In the code cell below, `outputs` should be a PyTorch tensor with size `[batch_size, captions.shape[1], vocab_size]`.  Your output should be designed such that `outputs[i,j,k]` contains the model's predicted score, indicating how likely the `j`-th token in the `i`-th caption in the batch is the `k`-th token in the vocabulary.  In the next notebook of the sequence (**2_Training.ipynb**), we provide code to supply these scores to the [`torch.nn.CrossEntropyLoss`](http://pytorch.org/docs/master/nn.html#torch.nn.CrossEntropyLoss) optimizer in PyTorch.

In [16]:
# Specify the number of features in the hidden state of the RNN decoder.
hidden_size = 512

#-#-#-# Do NOT modify the code below this line. #-#-#-#

# Store the size of the vocabulary.
vocab_size = len(data_loader.dataset.vocab)

# Initialize the decoder.
decoder = DecoderRNN(embed_size, hidden_size, vocab_size)

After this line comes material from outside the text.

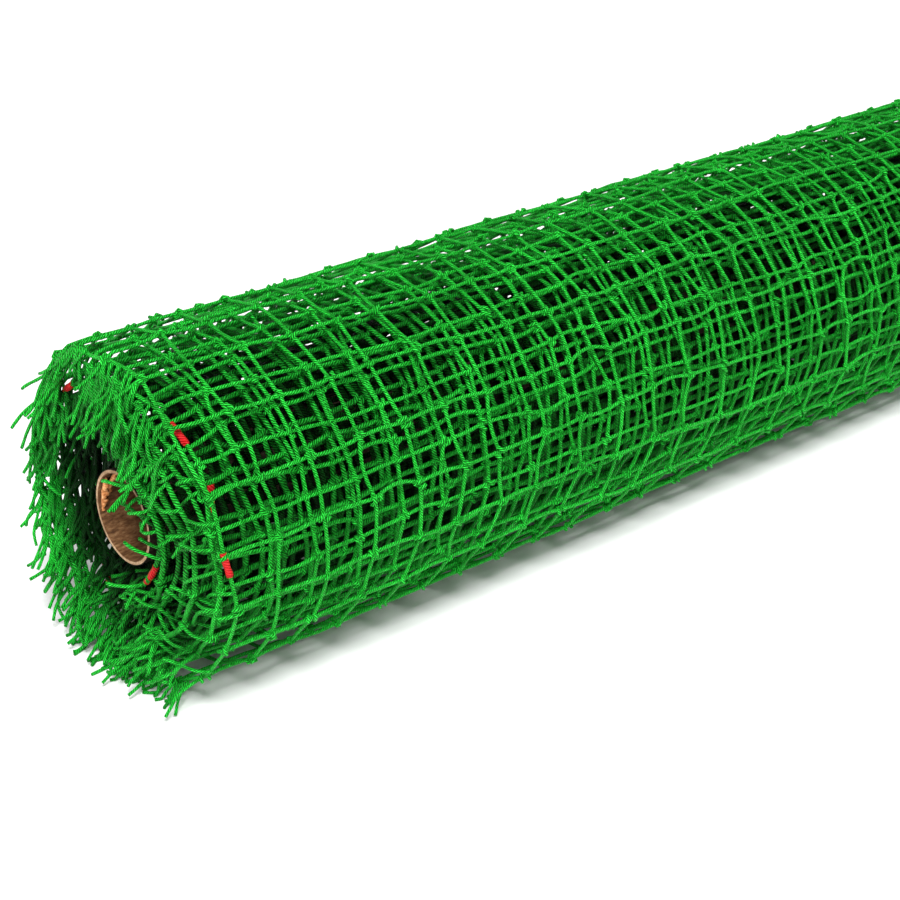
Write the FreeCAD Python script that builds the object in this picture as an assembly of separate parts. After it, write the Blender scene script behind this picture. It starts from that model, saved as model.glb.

# Move the decoder to GPU if CUDA is available.
decoder.to(device)
    
# Move last batch of captions (from Step 1) to GPU if CUDA is available 
captions = captions.to(device)

# Pass the encoder output and captions through the decoder.
outputs = decoder(features, captions)

print('type(outputs):', type(outputs))
print('outputs.shape:', outputs.shape)

# Check that your decoder satisfies some requirements of the project! :D
assert type(outputs)==torch.Tensor, "Decoder output needs to be a PyTorch Tensor."
assert (outputs.shape[0]==batch_size) & (outputs.shape[1]==captions.shape[1]) & (outputs.shape[2]==vocab_size), "The shape of the decoder output is incorrect."

type(outputs): <class 'torch.Tensor'>
outputs.shape: torch.Size([10, 15, 9955])


When you train your model in the next notebook in this sequence (**2_Training.ipynb**), you are welcome to tweak the value of `hidden_size`.